We handle residential demolition, selective interior demolition, commercial demolition, and full structural teardowns. We manage the complete permit process across all applicable jurisdictions not just the standard building permit, but the full regulatory picture. Our asbestos abatement team is NYS DOL-certified and works alongside our demolition crew, which means the project doesn’t stop if hazardous materials are discovered in a pre-1980 structure. Lead paint, mold, and environmental remediation are all handled under the same roof.
We also work directly with insurance companies. If your property sustained storm damage and you’re navigating a FEMA claim or private insurance settlement, we support the documentation process alongside the physical work. For Fire Island property owners racing to complete demo before the summer rental season opens, that kind of coordination isn’t a bonus it’s what keeps the project on schedule.
Yes and it’s one of the details that catches a lot of contractors off guard. Any contractor operating a motor vehicle on Fire Island must obtain a driving permit from the National Park Service before work begins. This is completely separate from the building permit you’d pull from the Town of Islip, Town of Brookhaven, or Town of Babylon depending on which community your property is in. Skipping this step doesn’t just create a compliance problem it can shut down your project entirely.
Beyond the NPS driving permit, demolition on Fire Island typically requires a building permit from the applicable town or village building department, pre-demolition asbestos clearance documentation, and in many cases, FEMA flood zone compliance review if the structure has sustained significant storm damage. We manage all of this upfront, so you’re not discovering a missing permit layer three weeks into the job.
It’s more common than most people expect. A significant portion of Fire Island’s housing stock was built between the 1940s and 1970s, when asbestos was used routinely in floor tiles, pipe insulation, joint compound, roofing underlayment, and boiler wrap. Under NYS Department of Labor regulations and USEPA NESHAP rules, a licensed asbestos inspector must survey the structure before demolition begins. If regulated asbestos-containing material is found above threshold quantities, abatement must be completed by a licensed contractor before demo can proceed.
On the mainland, this means a scheduling delay and a second contractor. On Fire Island, it means that second contractor also has to navigate the ferry, the NPS permit process, and the freight scheduling which can add weeks to your timeline. We handle asbestos abatement in-house with a NYS DOL-certified team, so when it turns up, the project keeps moving. No stoppage, no scrambling for a second crew, no missed summer window.

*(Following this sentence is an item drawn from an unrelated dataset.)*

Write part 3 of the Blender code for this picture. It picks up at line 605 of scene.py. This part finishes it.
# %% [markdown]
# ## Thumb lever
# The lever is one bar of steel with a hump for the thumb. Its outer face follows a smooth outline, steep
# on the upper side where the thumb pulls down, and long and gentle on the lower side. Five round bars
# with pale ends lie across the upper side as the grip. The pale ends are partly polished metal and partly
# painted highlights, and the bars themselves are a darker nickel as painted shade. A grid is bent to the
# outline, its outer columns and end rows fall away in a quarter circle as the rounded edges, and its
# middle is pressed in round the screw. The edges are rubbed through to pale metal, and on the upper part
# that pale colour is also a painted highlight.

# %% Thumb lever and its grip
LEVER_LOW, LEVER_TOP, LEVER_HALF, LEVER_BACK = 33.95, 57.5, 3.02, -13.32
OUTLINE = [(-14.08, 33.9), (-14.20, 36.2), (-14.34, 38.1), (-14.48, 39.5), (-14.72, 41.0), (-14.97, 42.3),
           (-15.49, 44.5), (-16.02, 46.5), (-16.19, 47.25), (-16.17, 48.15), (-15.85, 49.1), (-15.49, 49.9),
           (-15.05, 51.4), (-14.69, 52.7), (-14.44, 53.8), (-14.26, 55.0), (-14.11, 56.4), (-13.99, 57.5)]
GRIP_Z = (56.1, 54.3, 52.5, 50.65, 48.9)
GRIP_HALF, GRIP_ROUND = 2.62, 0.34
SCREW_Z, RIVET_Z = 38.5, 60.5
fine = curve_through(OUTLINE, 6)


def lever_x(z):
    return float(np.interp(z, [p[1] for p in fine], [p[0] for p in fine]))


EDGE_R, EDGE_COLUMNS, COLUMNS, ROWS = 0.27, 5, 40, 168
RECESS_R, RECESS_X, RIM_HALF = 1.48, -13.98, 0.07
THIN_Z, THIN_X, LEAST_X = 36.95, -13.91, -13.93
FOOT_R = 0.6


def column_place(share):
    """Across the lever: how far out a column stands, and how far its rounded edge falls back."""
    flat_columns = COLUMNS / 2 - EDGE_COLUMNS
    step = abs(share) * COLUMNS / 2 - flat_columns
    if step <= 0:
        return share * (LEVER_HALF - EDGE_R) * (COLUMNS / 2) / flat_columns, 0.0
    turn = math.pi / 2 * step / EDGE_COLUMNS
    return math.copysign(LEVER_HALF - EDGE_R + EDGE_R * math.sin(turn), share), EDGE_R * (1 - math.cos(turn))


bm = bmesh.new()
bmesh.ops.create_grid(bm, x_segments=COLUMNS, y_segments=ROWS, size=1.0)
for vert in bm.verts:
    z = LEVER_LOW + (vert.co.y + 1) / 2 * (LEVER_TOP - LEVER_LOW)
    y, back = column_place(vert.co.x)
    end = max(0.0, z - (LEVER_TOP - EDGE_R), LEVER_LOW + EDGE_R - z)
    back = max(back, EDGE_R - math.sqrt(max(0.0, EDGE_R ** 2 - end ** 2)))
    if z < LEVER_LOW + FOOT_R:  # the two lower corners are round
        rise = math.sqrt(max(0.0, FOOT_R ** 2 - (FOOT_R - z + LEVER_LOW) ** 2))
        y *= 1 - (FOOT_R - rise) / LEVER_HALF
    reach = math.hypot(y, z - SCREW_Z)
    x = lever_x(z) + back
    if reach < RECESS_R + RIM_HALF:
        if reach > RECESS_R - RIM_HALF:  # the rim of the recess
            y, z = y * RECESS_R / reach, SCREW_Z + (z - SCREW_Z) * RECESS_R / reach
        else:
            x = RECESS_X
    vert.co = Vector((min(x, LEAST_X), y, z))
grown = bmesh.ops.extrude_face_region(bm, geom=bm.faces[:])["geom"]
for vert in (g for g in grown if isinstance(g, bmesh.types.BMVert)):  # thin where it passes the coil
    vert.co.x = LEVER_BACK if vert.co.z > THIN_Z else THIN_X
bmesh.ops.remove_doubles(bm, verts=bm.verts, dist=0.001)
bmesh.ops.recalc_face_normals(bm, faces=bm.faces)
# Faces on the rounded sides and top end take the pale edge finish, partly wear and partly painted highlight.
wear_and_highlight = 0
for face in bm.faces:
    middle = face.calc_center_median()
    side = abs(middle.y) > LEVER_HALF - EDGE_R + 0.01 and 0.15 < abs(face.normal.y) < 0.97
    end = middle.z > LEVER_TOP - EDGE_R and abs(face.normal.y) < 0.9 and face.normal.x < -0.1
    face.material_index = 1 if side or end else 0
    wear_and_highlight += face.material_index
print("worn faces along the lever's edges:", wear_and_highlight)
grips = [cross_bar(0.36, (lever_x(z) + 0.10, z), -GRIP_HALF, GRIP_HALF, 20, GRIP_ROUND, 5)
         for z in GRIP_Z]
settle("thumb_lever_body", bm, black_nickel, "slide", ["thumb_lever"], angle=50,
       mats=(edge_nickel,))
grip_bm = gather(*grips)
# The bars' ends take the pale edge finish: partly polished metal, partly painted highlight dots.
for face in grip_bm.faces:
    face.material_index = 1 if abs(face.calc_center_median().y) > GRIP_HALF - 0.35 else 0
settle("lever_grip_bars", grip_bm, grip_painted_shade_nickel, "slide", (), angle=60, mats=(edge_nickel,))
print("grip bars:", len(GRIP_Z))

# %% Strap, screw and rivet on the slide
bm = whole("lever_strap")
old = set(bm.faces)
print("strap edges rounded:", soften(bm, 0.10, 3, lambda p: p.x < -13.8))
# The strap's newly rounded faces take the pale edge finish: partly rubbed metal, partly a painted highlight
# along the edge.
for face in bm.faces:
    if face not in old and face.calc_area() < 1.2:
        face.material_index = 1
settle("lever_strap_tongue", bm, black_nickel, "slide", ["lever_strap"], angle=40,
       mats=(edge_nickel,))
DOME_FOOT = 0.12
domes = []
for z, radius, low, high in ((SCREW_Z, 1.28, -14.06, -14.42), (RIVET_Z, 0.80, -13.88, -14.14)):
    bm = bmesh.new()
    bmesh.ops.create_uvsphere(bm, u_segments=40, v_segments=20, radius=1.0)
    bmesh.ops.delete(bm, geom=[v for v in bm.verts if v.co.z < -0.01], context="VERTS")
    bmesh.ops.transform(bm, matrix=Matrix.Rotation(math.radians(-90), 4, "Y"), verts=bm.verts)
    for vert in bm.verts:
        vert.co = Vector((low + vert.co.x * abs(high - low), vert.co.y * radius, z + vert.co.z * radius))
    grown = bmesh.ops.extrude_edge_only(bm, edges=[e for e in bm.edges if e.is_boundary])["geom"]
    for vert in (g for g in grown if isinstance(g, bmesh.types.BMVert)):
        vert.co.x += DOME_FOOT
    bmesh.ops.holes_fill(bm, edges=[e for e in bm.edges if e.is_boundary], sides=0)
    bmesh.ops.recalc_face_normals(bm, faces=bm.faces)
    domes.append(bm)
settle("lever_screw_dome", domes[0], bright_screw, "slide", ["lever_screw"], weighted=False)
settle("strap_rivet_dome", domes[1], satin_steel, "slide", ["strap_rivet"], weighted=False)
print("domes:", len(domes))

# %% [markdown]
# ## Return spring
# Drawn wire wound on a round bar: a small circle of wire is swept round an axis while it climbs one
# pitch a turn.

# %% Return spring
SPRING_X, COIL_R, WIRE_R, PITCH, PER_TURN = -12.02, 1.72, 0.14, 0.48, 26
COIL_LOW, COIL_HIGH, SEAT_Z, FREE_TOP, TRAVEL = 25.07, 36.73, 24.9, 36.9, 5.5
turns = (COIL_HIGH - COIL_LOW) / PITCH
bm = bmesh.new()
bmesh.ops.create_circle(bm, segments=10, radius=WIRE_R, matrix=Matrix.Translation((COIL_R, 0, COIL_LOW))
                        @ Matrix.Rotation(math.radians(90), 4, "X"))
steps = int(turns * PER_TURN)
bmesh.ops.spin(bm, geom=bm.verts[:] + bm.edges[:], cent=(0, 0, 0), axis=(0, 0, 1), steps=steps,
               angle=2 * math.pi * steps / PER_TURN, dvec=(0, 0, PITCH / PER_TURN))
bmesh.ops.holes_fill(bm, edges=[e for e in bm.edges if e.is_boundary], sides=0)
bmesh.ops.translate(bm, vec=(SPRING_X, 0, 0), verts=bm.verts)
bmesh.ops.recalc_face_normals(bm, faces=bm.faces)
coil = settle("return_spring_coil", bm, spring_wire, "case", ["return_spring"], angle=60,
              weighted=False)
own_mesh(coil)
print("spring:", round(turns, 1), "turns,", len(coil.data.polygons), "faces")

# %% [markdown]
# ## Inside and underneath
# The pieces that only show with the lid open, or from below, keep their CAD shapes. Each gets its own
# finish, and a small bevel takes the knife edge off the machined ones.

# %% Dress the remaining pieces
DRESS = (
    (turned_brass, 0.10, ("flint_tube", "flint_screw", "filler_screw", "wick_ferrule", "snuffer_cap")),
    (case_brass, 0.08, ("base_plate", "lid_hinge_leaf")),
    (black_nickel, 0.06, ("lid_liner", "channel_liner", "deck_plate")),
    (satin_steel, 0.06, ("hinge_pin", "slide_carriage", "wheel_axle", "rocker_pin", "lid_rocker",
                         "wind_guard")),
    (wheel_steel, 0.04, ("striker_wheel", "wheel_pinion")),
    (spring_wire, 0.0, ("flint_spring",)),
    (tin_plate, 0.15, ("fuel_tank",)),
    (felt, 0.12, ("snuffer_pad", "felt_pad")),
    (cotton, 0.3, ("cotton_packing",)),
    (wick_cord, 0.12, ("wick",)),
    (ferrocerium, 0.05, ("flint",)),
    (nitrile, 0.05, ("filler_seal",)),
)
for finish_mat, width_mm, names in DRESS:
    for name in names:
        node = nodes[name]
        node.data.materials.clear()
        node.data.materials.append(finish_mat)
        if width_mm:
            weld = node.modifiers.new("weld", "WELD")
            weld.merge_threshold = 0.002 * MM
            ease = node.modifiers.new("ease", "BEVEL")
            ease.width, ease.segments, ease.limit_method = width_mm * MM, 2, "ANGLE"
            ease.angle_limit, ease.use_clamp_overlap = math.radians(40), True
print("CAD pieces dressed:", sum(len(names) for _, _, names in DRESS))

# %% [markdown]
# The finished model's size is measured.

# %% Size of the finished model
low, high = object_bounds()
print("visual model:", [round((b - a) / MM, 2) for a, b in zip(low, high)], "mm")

Fire Island is entirely within FEMA-designated Special Flood Hazard Areas, which means this rule applies to every property on the island. The threshold is 50%: if your home sustains damage that exceeds 50% of its pre-damage market value whether from a single storm event or cumulative damage FEMA requires that any replacement structure be brought into full compliance with current flood zone elevation standards. In practical terms, that almost always means the existing structure needs to come down before new construction can begin.

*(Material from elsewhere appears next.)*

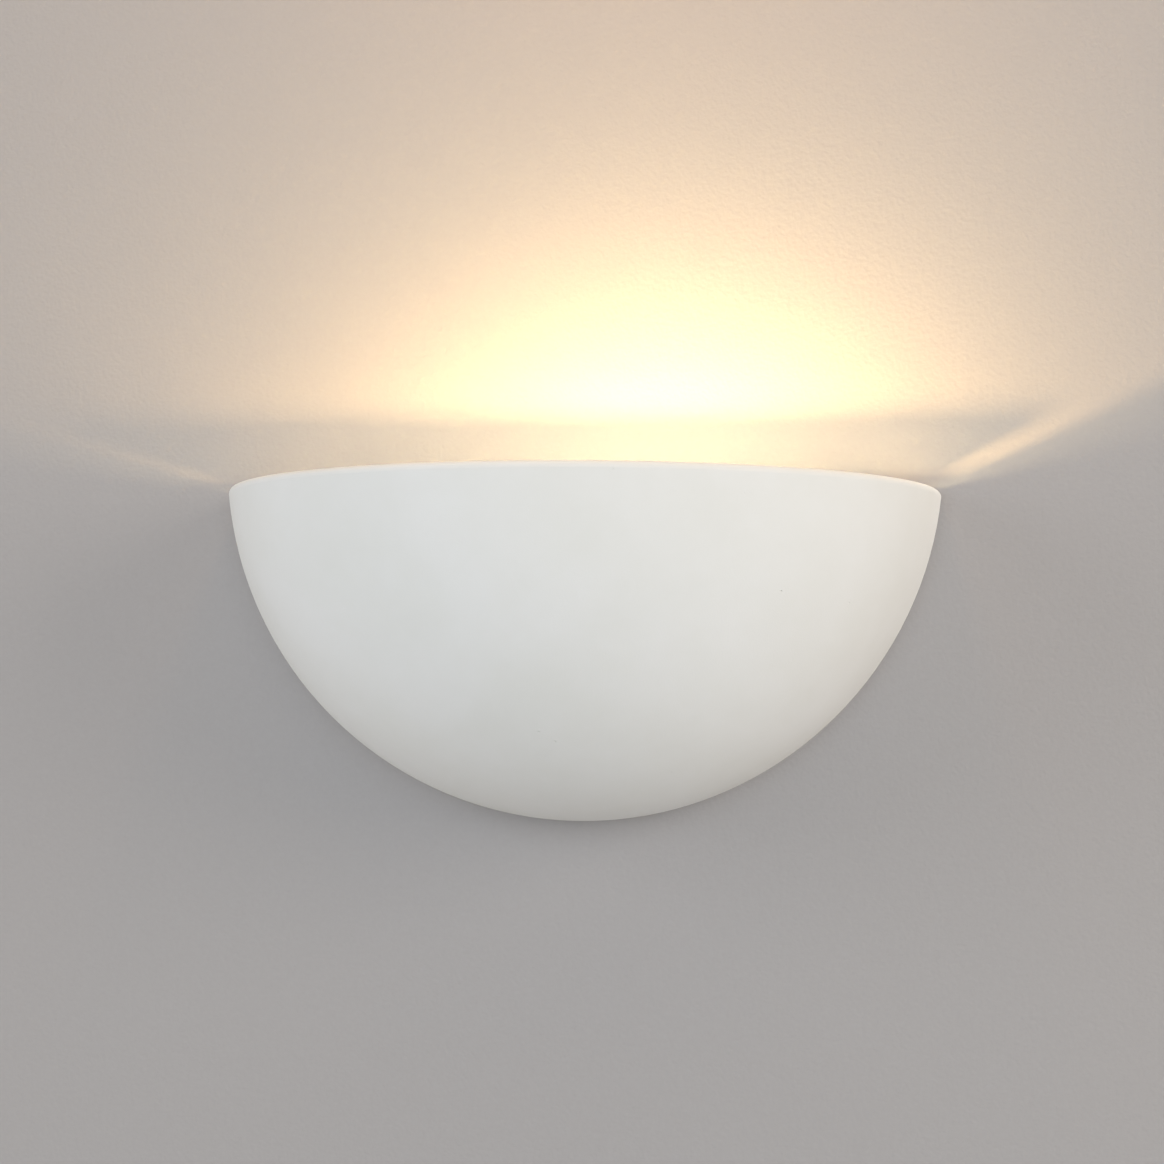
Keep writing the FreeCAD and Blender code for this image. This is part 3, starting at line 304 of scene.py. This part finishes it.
def make_plaster():
    """Matt white plaster with pinholes, a powdery grain and a gentle unevenness."""
    material, tree, shader = start_finish(
        "plaster", linear(221, 220, 217), 0.92, Specular_IOR_Level=0.25)
    mottle(tree, shader, linear(224, 223, 222), linear(217, 216, 212), 16.0, 0.6)
    pits = add_node(tree, "ShaderNodeGroup", {
        "Scale": 160.0, "Radius": 0.07, "Rare": 0.93,
    }, node_tree=PITS)
    holes = add_node(tree, "ShaderNodeBump", {"Strength": 1.0, "Distance": 0.0004}, invert=True)
    tree.links.new(pits.outputs["Mask"], holes.inputs["Height"])
    grain_bump(tree, shader, 1500.0, 26.0, 6.0, 0.00004, before=holes)
    return material


FINISHES = {"plaster": make_plaster()}
print("plaster finish made")

# %% [markdown]
# ## Metals
#
# The bracket and the arm are folded sheet with a white powder coat, which flows out into a faint
# orange peel. Studs, washers and screws are zinc plated: bright when new, then slightly clouded.
# The thumb nuts and the electrical parts are brass, a little tarnished. Bare metal needs its
# clouding in the roughness as well as in the colour, or it looks like a mirror.

# %% Metal finishes


def make_powder_coat():
    """White powder coat with a faint orange peel."""
    material, tree, shader = start_finish("white_steel", linear(228, 228, 225), 0.42)
    mottle(tree, shader, linear(229, 229, 227), linear(221, 220, 215), 30.0, 0.5)
    grain_bump(tree, shader, 1100.0, 300.0, 0.8, 0.00004)
    return material


def make_metal(name, colour, clouded, low, high, scale=120.0):
    """Bare metal whose clouded patches are duller and darker."""
    material, tree, shader = start_finish(name, colour, (low + high) / 2, Metallic=1.0)
    cloud = mottle(tree, shader, colour, clouded, scale, 0.8)
    uneven_gloss(tree, shader, cloud.outputs["Mask"], low, high)
    grain_bump(tree, shader, 2600.0, 700.0, 0.6, 0.000012)
    return material


FINISHES.update({
    "white_steel": make_powder_coat(),
    "zinc_steel": make_metal("zinc_steel", linear(205, 207, 210), linear(176, 180, 186), 0.26, 0.44),
    "brass": make_metal("brass", linear(214, 180, 108), linear(168, 130, 66), 0.22, 0.42, 160.0),
    "cap_metal": make_metal("cap_metal", linear(214, 213, 208), linear(186, 184, 178), 0.2, 0.36),
    "solder": make_metal("solder", linear(168, 168, 165), linear(128, 128, 126), 0.4, 0.6, 500.0),
})
print("metal finishes:", ", ".join(sorted(set(FINISHES) - {"plaster"})))

# %% [markdown]
# ## Plastics, rubber, fibre and ceramic
#
# Moulded parts show a fine even texture from the mould, and a soft change of gloss. The bush is
# rubber with a bloom of dust, the shade's soft washers are red-brown vulcanised fibre with its
# strands pressed flat, and the core of the lampholder is unglazed ceramic.

# %% Moulded finishes


def make_moulded(name, colour, other, roughness, grain=1600.0, depth=0.00002, scale=90.0, **values):
    """A moulded material: two near colours, a fine grain, and gloss that varies a little."""
    material, tree, shader = start_finish(name, colour, roughness, **values)
    cloud = mottle(tree, shader, colour, other, scale, 0.6)
    uneven_gloss(tree, shader, cloud.outputs["Mask"], roughness - 0.05, roughness + 0.07)
    grain_bump(tree, shader, grain, grain / 5, 0.5, depth)
    return material


FINISHES.update({
    "black_resin": make_moulded("black_resin", linear(34, 33, 33), linear(48, 46, 44), 0.38),
    "core_ceramic": make_moulded("core_ceramic", linear(226, 222, 211), linear(214, 207, 192), 0.7),
    "insulator_glass": make_moulded("insulator_glass", linear(20, 18, 22), linear(30, 26, 32), 0.14),
    "rubber": make_moulded("rubber", linear(40, 40, 41), linear(66, 64, 61), 0.72, 900.0, 0.00005),
    "fibre": make_moulded("fibre", linear(134, 66, 44), linear(104, 46, 30), 0.66, 700.0, 0.00006, 260.0),
    "white_nylon": make_moulded("white_nylon", linear(233, 232, 224), linear(222, 219, 206), 0.4,
                                Subsurface_Weight=0.15, Subsurface_Scale=0.002),
    "brown_insulation": make_moulded("brown_insulation", linear(98, 58, 38), linear(84, 47, 30), 0.4),
    "blue_insulation": make_moulded("blue_insulation", linear(48, 104, 172), linear(38, 88, 152), 0.4),
})
print("finishes so far:", len(FINISHES))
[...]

This rule has been triggered repeatedly on Fire Island since Hurricane Sandy, and it continues to apply after every significant storm event. If you’re unsure whether your property crosses the threshold, the first step is a damage assessment through your local building department and FEMA. We can work alongside that process we understand what substantial damage determinations mean for demo scope, timeline, and what documentation your insurance claim will need to support the work.
Everything travels by ferry and the scheduling rules matter more than most people realize. Building materials and heavy equipment cannot be transported on passenger ferries on weekends. A dedicated freight boat is required, and that freight service only runs on weekdays. For a demolition project, that means debris removal, equipment transport, and any materials needed for site prep all have to be coordinated around the weekday freight schedule. Miss a window and you’re waiting until the following week.

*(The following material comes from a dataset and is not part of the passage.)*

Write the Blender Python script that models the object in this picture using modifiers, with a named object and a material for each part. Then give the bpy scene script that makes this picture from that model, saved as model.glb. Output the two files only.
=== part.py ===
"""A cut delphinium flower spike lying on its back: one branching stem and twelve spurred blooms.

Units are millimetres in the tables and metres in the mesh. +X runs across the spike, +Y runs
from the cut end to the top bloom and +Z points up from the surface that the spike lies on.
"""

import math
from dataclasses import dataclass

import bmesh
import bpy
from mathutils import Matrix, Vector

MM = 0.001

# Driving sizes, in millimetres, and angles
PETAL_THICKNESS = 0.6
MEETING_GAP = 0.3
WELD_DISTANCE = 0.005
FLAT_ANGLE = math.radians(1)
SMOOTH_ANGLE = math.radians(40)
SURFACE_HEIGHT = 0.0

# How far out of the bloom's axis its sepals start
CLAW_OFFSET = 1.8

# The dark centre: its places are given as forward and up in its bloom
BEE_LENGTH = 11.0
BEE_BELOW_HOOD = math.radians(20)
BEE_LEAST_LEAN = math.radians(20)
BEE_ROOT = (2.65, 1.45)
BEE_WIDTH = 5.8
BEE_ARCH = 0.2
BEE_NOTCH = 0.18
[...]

Once on the island, there are no paved roads in the residential communities. All on-site material handling is done on foot, by wagon, or by small utility vehicle on unpaved service paths. We build all of this into the project plan before work begins freight scheduling, NPS vehicle permits, on-island logistics so the timeline you’re quoted actually reflects how the job runs on Fire Island, not how it would run on a mainland site.
Yes, and it’s something worth asking about directly before you hire anyone. Post-storm demolition on Fire Island is frequently insurance-driven between FEMA claims, private homeowner policies, and in some cases New York Rising rebuilding program involvement, the documentation requirements can be significant. A contractor who understands how to support that process providing accurate scope documentation, damage assessments, and clear records of what was removed and why can make a real difference in how smoothly your claim moves.
We have direct experience working alongside insurance companies on storm-damaged properties across Long Island. Given that Fire Island has been hit hard by Sandy and multiple subsequent storm events, and that the Army Corps of Engineers was still working on emergency shoreline repairs in 2024, this isn’t a rare scenario out here it’s a regular part of how demolition projects on this island start. We can help you navigate the claim process alongside the physical work, so you’re not managing two separate tracks on your own from the mainland.
For most Fire Island property owners, the answer is as early in the spring as possible. The island’s construction window is compressed by its seasonal nature the majority of homeowners want demolition and rebuilding completed before summer, when rental income kicks in and the island fills up. That creates a concentrated period of high demand and limited contractor availability between roughly March and May, which means the earlier you book, the better your scheduling options.
The off-season November through March has fewer ferry runs, reduced freight capacity, and weather that can complicate outdoor demo work. That said, emergency demolition after a nor’easter or storm surge event can happen any time of year, and we operate 24/7 for exactly that reason. If your property sustains damage in the fall or winter, waiting until spring isn’t always an option especially if the structure poses a safety risk or if your insurance claim requires documented removal within a specific timeframe.